Lozier told the Board he would have been willing to reduce his part-time staff even further to help off-set the costs of hiring an additional full-time staffer.
“I wanted to go 9 and 3 but [the union] wasn’t game for that,” he said. Union contracts for Assistant District Attorneys and County Detectives mandate the number of staff maintained by the office.
District Attorney Lozier told Commissioners his office is also in desperate need of capital funds to upgrade technology and replace necessary safety equipment for the County Detectives and Emergency Services Unit (Beaver County’s equivalent of a SWAT team) — a total of about $45,000.
“What happened in the past is the federal government through grants would replace all of the [bullet proof] vests for our team,” explained Lozier. “That money is gone.

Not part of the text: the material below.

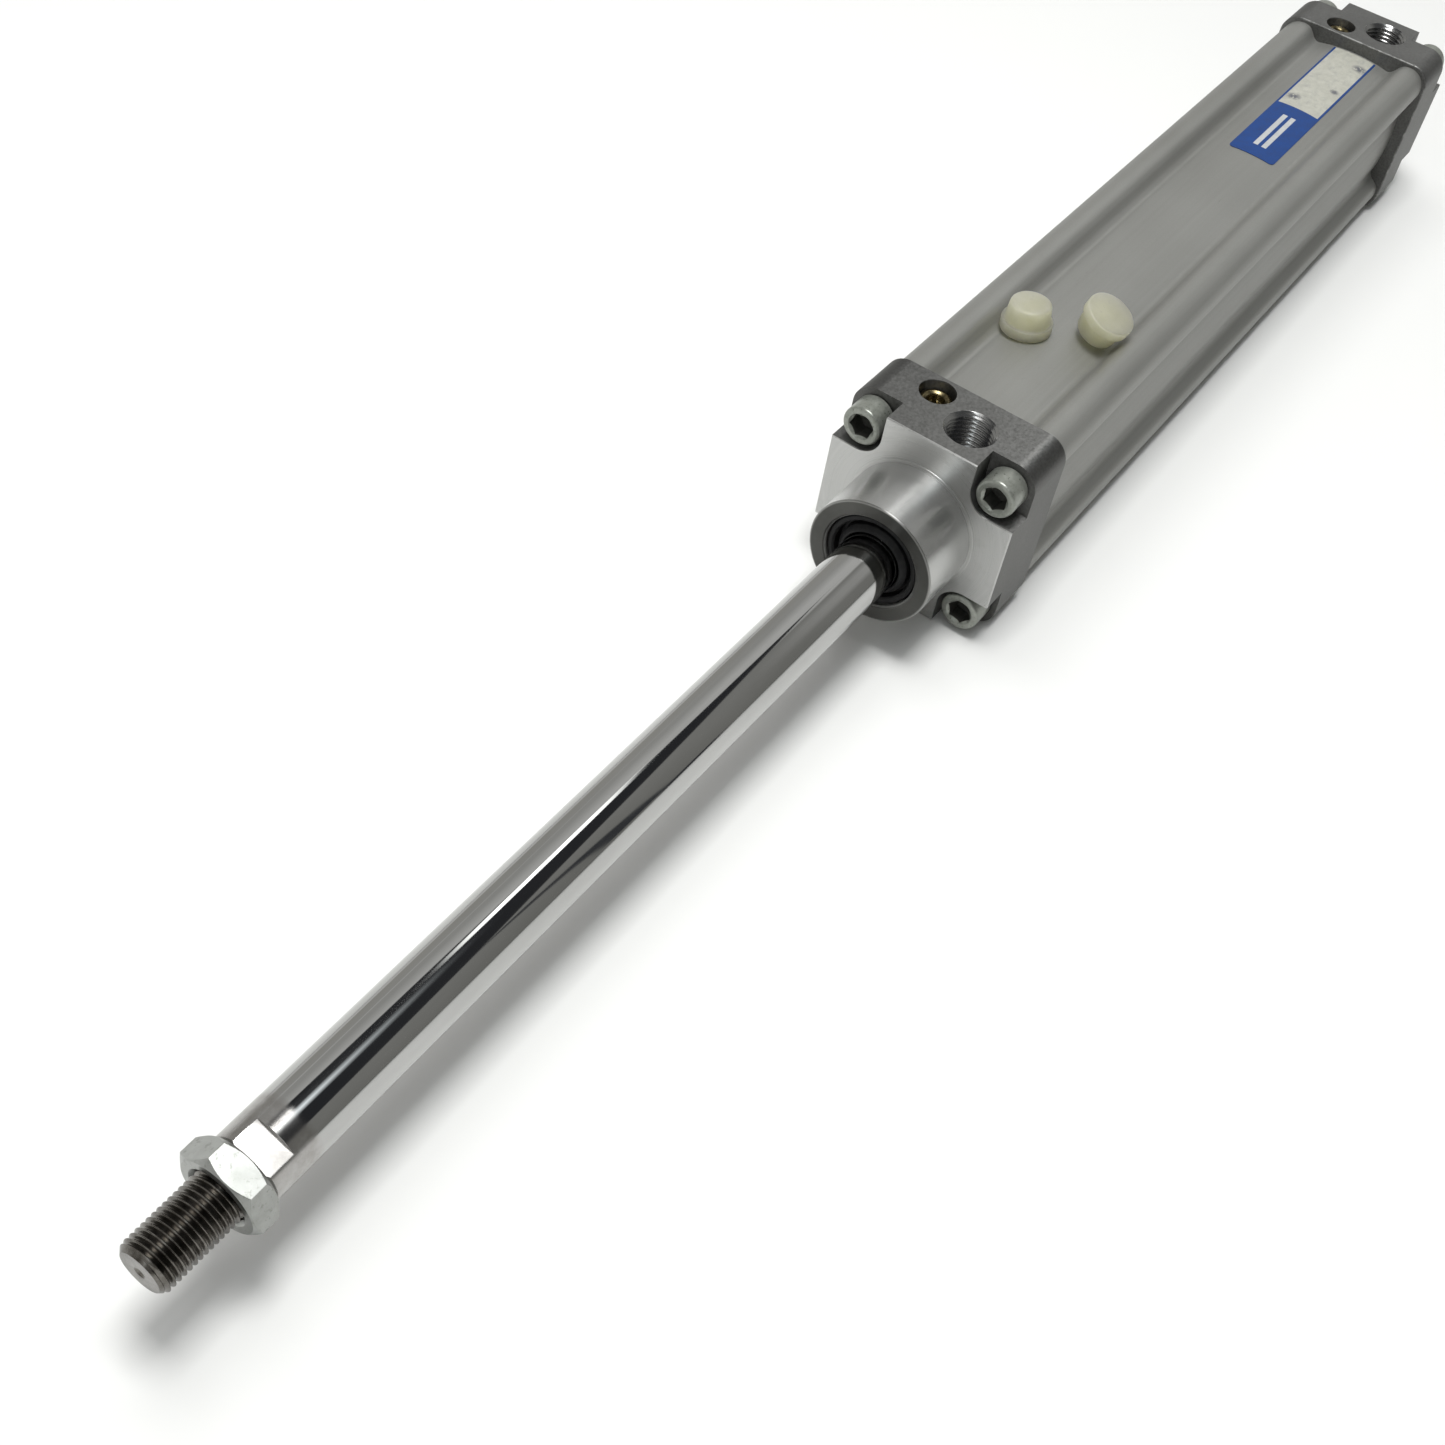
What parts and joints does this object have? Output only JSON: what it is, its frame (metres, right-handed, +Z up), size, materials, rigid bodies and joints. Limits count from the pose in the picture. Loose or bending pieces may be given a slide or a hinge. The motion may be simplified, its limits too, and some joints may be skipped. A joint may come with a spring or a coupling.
{
  "type": "pneumatic cylinder",
  "caption": "Double-acting pneumatic cylinder with profile barrel, square end caps, extended chromed rod with thread and nut, side ports and adjustable cushioning.",
  "frame": {"origin": "centre of the bounding box in X and Y, at the foot of the end caps in Z, with the rod fully out", "axes": "+X along the cylinder's axis towards the rod tip, +Z up through the two ports, +Y to the left seen from behind the rear cap"},
  "size_m": [0.5656, 0.053, 0.0603],
  "materials": {
    "anodised_aluminium": "matte grey anodised extrusion",
    "cast_aluminium": "die cast, machined on the front",
    "chromed_steel": "ground and hard chromed",
    "zinc_plated_steel": "dull zinc plating with age spots",
    "plain_steel": "oiled steel",
    "turned_aluminium": "turned",
    "brass": "aged brass",
    "bronze": "sintered bronze",
    "black_rubber": "matte black",
    "white_bearing_plastic": "plain",
    "ferrite": "plastic-bonded magnet",
    "label_vinyl": "printed blue and white vinyl",
    "natural_polyethylene": "translucent, uncoloured"
  },
  "bodies": {
    "housing": {"barrel": "anodised_aluminium", "front_cap": "cast_aluminium", "rear_cap": "cast_aluminium", "front_cap_screw_1": "zinc_plated_steel", "front_cap_screw_2": "zinc_plated_steel", "front_cap_screw_3": "zinc_plated_steel", "front_cap_screw_4": "zinc_plated_steel", "rear_cap_screw_1": "zinc_plated_steel", "rear_cap_screw_2": "zinc_plated_steel", "rear_cap_screw_3": "zinc_plated_steel", "rear_cap_screw_4": "zinc_plated_steel", "rod_bearing": "bronze", "rod_seal": "black_rubber", "rod_wiper": "black_rubber", "front_barrel_seal": "black_rubber", "rear_barrel_seal": "black_rubber", "front_cushion_seal": "black_rubber", "rear_cushion_seal": "black_rubber", "name_label": "label_vinyl"},
    "piston_seals": {"guide_ring": "white_bearing_plastic", "front_piston_seal": "black_rubber", "rear_piston_seal": "black_rubber"},
    "rod": {"piston_rod": "chromed_steel", "front_piston_half": "turned_aluminium", "rear_piston_half": "turned_aluminium", "magnet_ring": "ferrite", "front_cushion_sleeve": "turned_aluminium", "rear_cushion_sleeve": "turned_aluminium", "piston_nut": "plain_steel"},
    "rod_nut": {"rod_nut": "zinc_plated_steel"},
    "front_cushion_o_ring": {"front_cushion_screw_seal": "black_rubber"},
    "front_cushion_screw": {"front_cushion_screw": "brass"},
    "rear_cushion_o_ring": {"rear_cushion_screw_seal": "black_rubber"},
    "rear_cushion_screw": {"rear_cushion_screw": "brass"},
    "standing_plug": {"standing_port_plug": "natural_polyethylene"},
    "leaning_plug": {"leaning_port_plug": "natural_polyethylene"}
  },
  "joints": [
    {"name": "rod_stroke", "type": "slide", "parent": "housing", "child": "piston_seals", "axis": [1, 0, 0], "range_m": [-0.2, 0]},
    {"name": "rod_turn", "type": "hinge", "parent": "piston_seals", "child": "rod", "pos_m": [0.02625, 0, 0.0265], "axis": [1, 0, 0], "continuous": true},
    {"name": "rod_nut_turn", "type": "hinge", "parent": "rod", "child": "rod_nut", "pos_m": [0.26125, 0, 0.0265], "axis": [1, 0, 0], "range_deg": [0, 720]},
    {"name": "front_cushion_travel", "type": "slide", "parent": "housing", "child": "front_cushion_o_ring", "axis": [0, 0, 1], "range_m": [-0.0003, 0.0015]},
    {"name": "front_cushion_turn", "type": "hinge", "parent": "front_cushion_o_ring", "child": "front_cushion_screw", "pos_m": [0.00835, -0.0089, 0.0265], "axis": [0, 0, 1], "range_deg": [-108.5, 540.5]},
    {"name": "rear_cushion_travel", "type": "slide", "parent": "housing", "child": "rear_cushion_o_ring", "axis": [0, 0, 1], "range_m": [-0.0003, 0.0015]},
    {"name": "rear_cushion_turn", "type": "hinge", "parent": "rear_cushion_o_ring", "child": "rear_cushion_screw", "pos_m": [-0.26085, -0.0089, 0.0265], "axis": [0, 0, 1], "range_deg": [-108.5, 540.5]},
    {"name": "standing_plug_lift", "type": "slide", "parent": "housing", "child": "standing_plug", "axis": [0, 0, 1], "range_m": [0, 0.06]},
    {"name": "leaning_plug_lift", "type": "slide", "parent": "housing", "child": "leaning_plug", "axis": [0, 0, 1], "range_m": [0, 0.06]}
  ],
  "couplings": [
    {"joint": "front_cushion_turn", "follows": "front_cushion_travel", "rad_per_m": 6283.2},
    {"joint": "rear_cushion_turn", "follows": "rear_cushion_travel", "rad_per_m": 6283.2}
  ]
}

So we’re looking at having 29 vests expire in 2019 […] This allows me to put money in the bank to buy at least a third of these vests each year for the next couple of years — it’s to avoid having to come back and ask to replace all 29 vests at $2,500 each in one year and 29 [Kevlar] helmets at $600 each.”

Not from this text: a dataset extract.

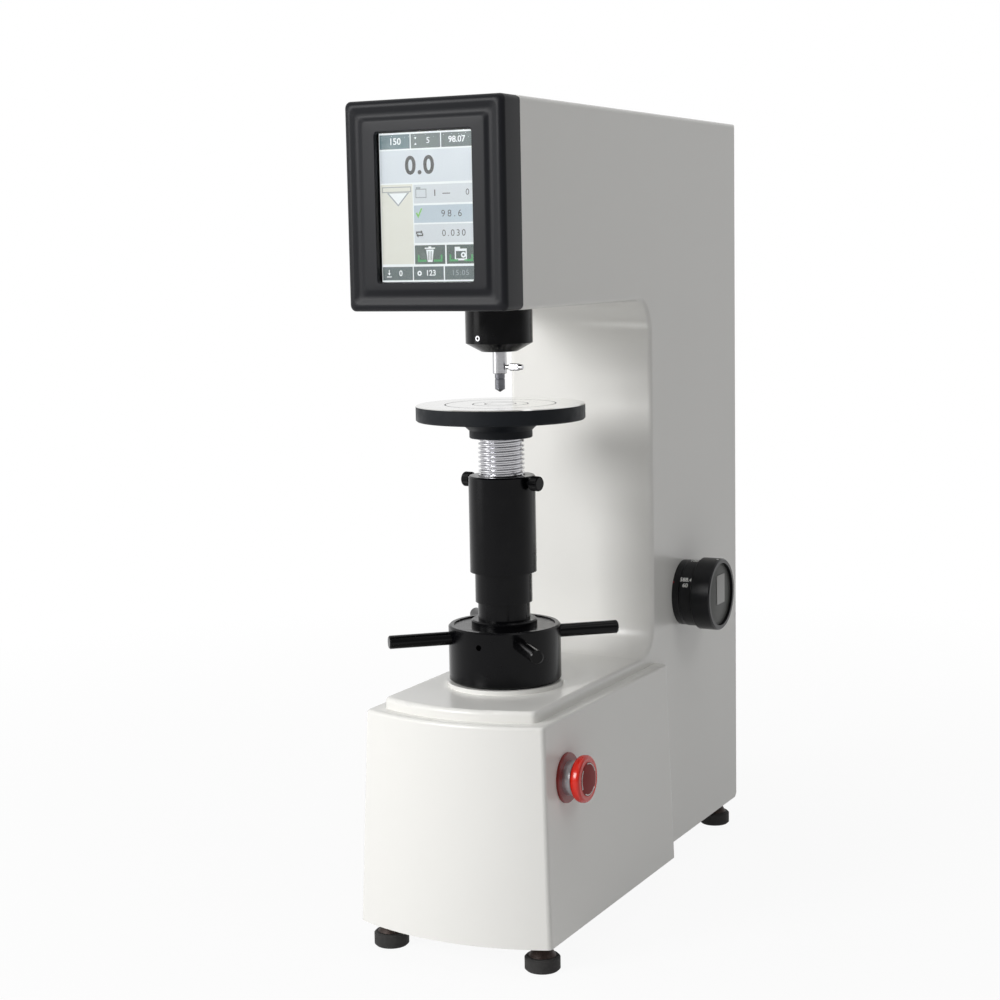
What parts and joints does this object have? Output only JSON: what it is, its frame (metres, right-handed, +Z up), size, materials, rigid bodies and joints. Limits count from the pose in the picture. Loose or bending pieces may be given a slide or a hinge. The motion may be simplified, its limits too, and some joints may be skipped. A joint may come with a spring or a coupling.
{
  "type": "hardness tester",
  "caption": "Bench hardness tester: C-shaped cast frame with touch screen, indenter, round table on a lead screw with capstan, load knob and stop button.",
  "frame": {"origin": "on the bench, under the middle of the whole outline; the test axis is 10.35 mm left of it and 135.74 mm ahead of it", "axes": "+X to the operator's right, +Y to the rear, +Z up; the screen faces -Y"},
  "size_m": [0.2072, 0.5314, 0.736],
  "materials": {
    "frame_paint": "smooth gloss enamel, warm white",
    "bezel_plastic": "satin charcoal moulding",
    "screen_glass": "clear flat cover glass",
    "display": "backlit panel",
    "circuit_board": "green solder mask",
    "bare_steel": "turned bright steel",
    "indenter_steel": "dark ground tool steel",
    "black_steel": "glossy black oxide",
    "table_steel": "ground top with a blackened rim",
    "cast_parts": "plain grey casting",
    "guide_bronze": "turned bronze bearing",
    "drive_housing": "plain sheet housing",
    "knob_plastic": "fine satin black",
    "stop_red": "glossy signal red",
    "stop_metal": "satin turned collar",
    "black_plastic": "moulded black",
    "foot_rubber": "moulded black rubber"
  },
  "bodies": {
    "frame": {"frame_casting": "frame_paint", "top_cover": "frame_paint", "rear_cover": "frame_paint", "cover_screws": "black_steel", "screen_bezel": "bezel_plastic", "screen_glass": "screen_glass", "display_module": "display", "control_board": "circuit_board", "spindle_nose": "black_steel", "spindle_guide": "guide_bronze", "screw_guide": "guide_bronze", "guide_key": "bare_steel", "thrust_bearing": "bare_steel", "load_motor": "drive_housing", "travel_sensor": "drive_housing", "pivot_block": "cast_parts", "selector_ring": "knob_plastic", "power_supply": "drive_housing", "mains_inlet": "black_plastic", "stop_ring": "stop_red", "stop_collar": "stop_metal", "stop_contacts": "black_plastic", "foot_nuts": "bare_steel", "foot_stud_1": "bare_steel", "foot_stud_2": "bare_steel", "foot_stud_3": "bare_steel", "foot_stud_4": "bare_steel"},
    "lift": {"elevating_screw": "bare_steel", "test_table": "table_steel"},
    "capstan": {"handwheel": "black_steel", "handle_1": "black_steel", "handle_2": "black_steel", "handle_3": "black_steel", "handle_4": "black_steel", "lower_sleeve": "black_steel"},
    "middle_cover": {"middle_sleeve": "black_steel"},
    "outer_cover": {"outer_sleeve": "black_steel"},
    "cover_screw_right": {"sleeve_screw_right": "black_steel"},
    "cover_screw_left": {"sleeve_screw_left": "black_steel"},
    "spindle": {"spindle": "bare_steel", "indenter": "indenter_steel", "preload_spring": "bare_steel"},
    "indenter_clamp": {"indenter_screw": "bare_steel"},
    "lever": {"main_lever": "cast_parts", "fulcrum_knife": "bare_steel"},
    "weights": {"weight_hanger": "bare_steel", "weight_1": "cast_parts", "weight_2": "cast_parts", "weight_3": "cast_parts"},
    "load_cam": {"load_cam": "bare_steel"},
    "selector": {"selector_dial": "knob_plastic", "selector_knob": "knob_plastic", "selector_shaft": "bare_steel"},
    "stop_plunger": {"stop_plunger": "bare_steel"},
    "stop_cap": {"stop_cap": "stop_red"},
    "power_switch": {"power_rocker": "black_plastic"},
    "foot_1": {"foot_pad_1": "foot_rubber"},
    "foot_2": {"foot_pad_2": "foot_rubber"},
    "foot_3": {"foot_pad_3": "foot_rubber"},
    "foot_4": {"foot_pad_4": "foot_rubber"}
  },
  "joints": [
    {"name": "capstan_turn", "type": "hinge", "parent": "frame", "child": "capstan", "pos_m": [-0.01035, -0.13574, 0.2705], "axis": [0, 0, -1], "range_deg": [-3510, 900]},
    {"name": "table_lift", "type": "slide", "parent": "frame", "child": "lift", "axis": [0, 0, 1], "range_m": [-0.039, 0.01]},
    {"name": "middle_cover_lift", "type": "slide", "parent": "frame", "child": "middle_cover", "axis": [0, 0, 1], "range_m": [-0.01482, 0.0038]},
    {"name": "outer_cover_slide", "type": "slide", "parent": "lift", "child": "outer_cover", "axis": [0, 0, 1], "range_m": [0, 0.033]},
    {"name": "cover_screw_right_turn", "type": "hinge", "parent": "outer_cover", "child": "cover_screw_right", "pos_m": [0.01895, -0.14091, 0.4087], "axis": [0.9848, -0.1736, 0], "range_deg": [-720, 0]},
    {"name": "cover_screw_left_turn", "type": "hinge", "parent": "outer_cover", "child": "cover_screw_left", "pos_m": [-0.03965, -0.13058, 0.4087], "axis": [-0.9848, 0.1736, 0], "range_deg": [-720, 0]},
    {"name": "spindle_travel", "type": "slide", "parent": "frame", "child": "spindle", "axis": [0, 0, 1], "range_m": [0, 0.001], "stiffness_N_per_m": 1500, "springref_m": -0.004, "deforming": ["preload_spring"]},
    {"name": "indenter_clamp_turn", "type": "hinge", "parent": "spindle", "child": "indenter_clamp", "pos_m": [-0.00415, -0.13574, 0.5102], "axis": [1, 0, 0], "range_deg": [-360, 0]},
    {"name": "weight_travel", "type": "slide", "parent": "frame", "child": "weights", "axis": [0, 0, 1], "range_m": [-0.0063, 0]},
    {"name": "lever_tilt", "type": "hinge", "parent": "frame", "child": "lever", "pos_m": [-0.01035, -0.15174, 0.67493], "axis": [1, 0, 0], "range_deg": [-1.2, 0]},
    {"name": "load_cam_turn", "type": "hinge", "parent": "frame", "child": "load_cam", "pos_m": [-0.01035, 0.19926, 0.6352], "axis": [1, 0, 0], "range_deg": [0, 170]},
    {"name": "selector_turn", "type": "hinge", "parent": "frame", "child": "selector", "pos_m": [0.06365, 0.11026, 0.273], "axis": [1, 0, 0], "range_deg": [0, 120]},
    {"name": "stop_press", "type": "slide", "parent": "frame", "child": "stop_plunger", "axis": [0.9993, 0, 0.0363], "range_m": [-0.005, 0]},
    {"name": "stop_twist", "type": "hinge", "parent": "stop_plunger", "child": "stop_cap", "pos_m": [0.07786, -0.19574, 0.1635], "axis": [0.9993, 0, 0.0363], "range_deg": [0, 45]},
    {"name": "power_switch_rock", "type": "hinge", "parent": "frame", "child": "power_switch", "pos_m": [0.02765, 0.25926, 0.1045], "axis": [1, 0, 0], "range_deg": [0, 20]},
    {"name": "foot_1_turn", "type": "hinge", "parent": "frame", "child": "foot_1", "pos_m": [0.06445, -0.22164, 0.03], "axis": [0, 0, 1], "continuous": true},
    {"name": "foot_2_turn", "type": "hinge", "parent": "frame", "child": "foot_2", "pos_m": [-0.08515, -0.22164, 0.03], "axis": [0, 0, 1], "continuous": true},
    {"name": "foot_3_turn", "type": "hinge", "parent": "frame", "child": "foot_3", "pos_m": [0.04565, 0.23826, 0.03], "axis": [0, 0, 1], "continuous": true},
    {"name": "foot_4_turn", "type": "hinge", "parent": "frame", "child": "foot_4", "pos_m": [-0.06635, 0.23826, 0.03], "axis": [0, 0, 1], "continuous": true}
  ],
  "couplings": [
    {"joint": "capstan_turn", "follows": "table_lift", "rad_per_m": 1570.8},
    {"joint": "middle_cover_lift", "follows": "table_lift", "ratio": 0.38},
    {"joint": "lever_tilt", "follows": "weight_travel", "rad_per_m": 3.3223},
    {"joint": "load_cam_turn", "follows": "weight_travel", "rad_per_m": -470.96}
  ]
}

Commissioner Sandie Egley — who has been seeking to downsize the total number of employees on county payroll — told the District Attorney she is against the hiring of another full-time person for his office. She also suggested the District Attorney might not need to continue the expense of maintaining an Emergency Services Unit if the county reconsidered who makes entry into high-risk situations.
“My thought is I want that person to be the State Police,” said Egley. “Why isn’t that the State Police? Why is that the county?”

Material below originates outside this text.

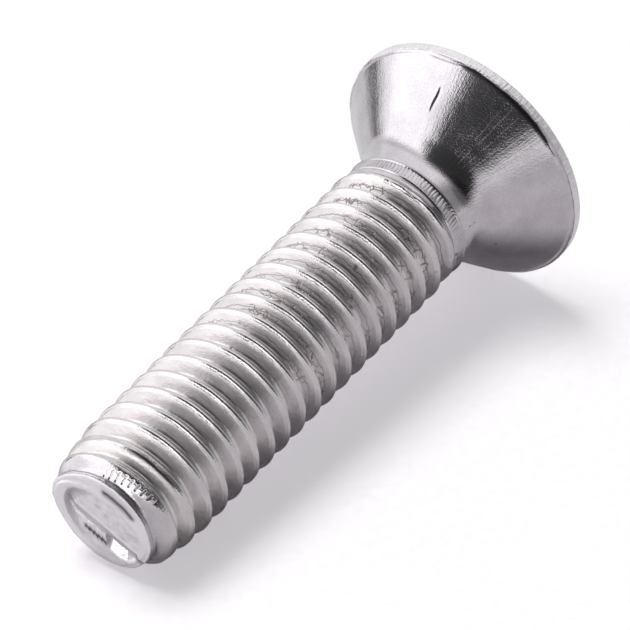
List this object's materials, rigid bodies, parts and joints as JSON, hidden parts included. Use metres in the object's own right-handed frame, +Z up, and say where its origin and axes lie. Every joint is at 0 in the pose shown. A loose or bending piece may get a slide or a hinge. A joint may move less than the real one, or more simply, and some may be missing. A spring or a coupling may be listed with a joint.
{
  "type": "countersunk thread-forming screw",
  "caption": "Countersunk thread-forming screw in bright plated steel, with a lobed drive socket, a right-hand rolled machine thread and a short tapered flat-ended point.",
  "frame": {"origin": "on the table, under the middle of the screw's bounding box", "axes": "+Z up; the screw lies along X with its head towards +X and its tip towards -X, the tip dipping by 7 degrees because it rests on the rim of its head and on one thread crest near the tip"},
  "size_m": [0.0248, 0.011, 0.011],
  "materials": {
    "plated_steel": "bright zinc-plated steel, rolled and tumbled, semi-gloss with fine rolling lines"
  },
  "bodies": {
    "root": {"screw": "plated_steel"}
  },
  "joints": []
}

Lozier said the State Police is unable to deal in a timely manner with emergency situations requiring a swat team.
“Because this county made a choice about 15 to 20 years ago that they couldn’t afford to wait 4 hours for the swat team to show up from the State Police,” said Lozier. “The one time in my 18-months we called in the State Police it took around 4 hours to get here. If you have a school shooting in Industry or Ohioville or Hopewell I can have people on scene within 3 minutes and a full team within 20. If this is Las Vegas — they were on scene, they were at the door within 12 minutes because they had highly trained local officers throughout the municipality. I can do that in Beaver County with our swat team.”
Commissioner Egley told the Beaver Countian she wanted to conduct her own research into what resources the Pennsylvania State Police may be able to offer the county for major criminal investigations and high-risk situations.
District Attorney Lozier also told the Board that the county has not provided funding through the years to routinely upgrade technology — resulting in aging equipment which is starting to have a negative effect on his office. Lozier spoke of an 8-year-old laptop his detectives use for trials as an example.
“It failed in two homicide trials this year, where the laptop computer could not play the videos,” said Lozier. “So we’re sitting there with Judge Tesla yelling at us because we have a piece of equipment that couldn’t play — we’re sitting in front of a jury with a 30 or 45 minute interrogation video and it just stops and spins because it just doesn’t have the capacity to play the higher and higher quality video that we’re getting for use in trials.”
Also included in his budget proposal are items like alternative light source equipment for use in forensic examinations and crime scene mapping software.
“It may seem bizarre, but when you actually lose cases because you’re not meeting [a jury’s] forensic expectations,” said Lozier, “they are expecting certain things that they see on TV.”
District Attorney Lozier told Commissioners he is going to be cashing in a bond to help fund efforts of his Anti-Drug Task Force next year.
“We’re changing the way we’re funding the Anti-Drug Task Force and about two-thirds of the [Emergency Services Unit] expenses,” he said. “So what I am doing is I have a $148,000 CD of money that I’ve saved up over time, Anti-Drug Task Force money. I’m cashing in the CD and we’re putting part of it into the General Fund to help pay some of the Anti-Drug Task Force expenses.”
The District Attorney’s proposed budget for next year is $3.1 million compared to $2.7 million last year — included in the total are pay increases mandated by union contracts negotiated by County Commissioners.
Commissioners Dan Camp and Tony Amadio did not express opinions about Lozier’s budgetary requests during the meeting.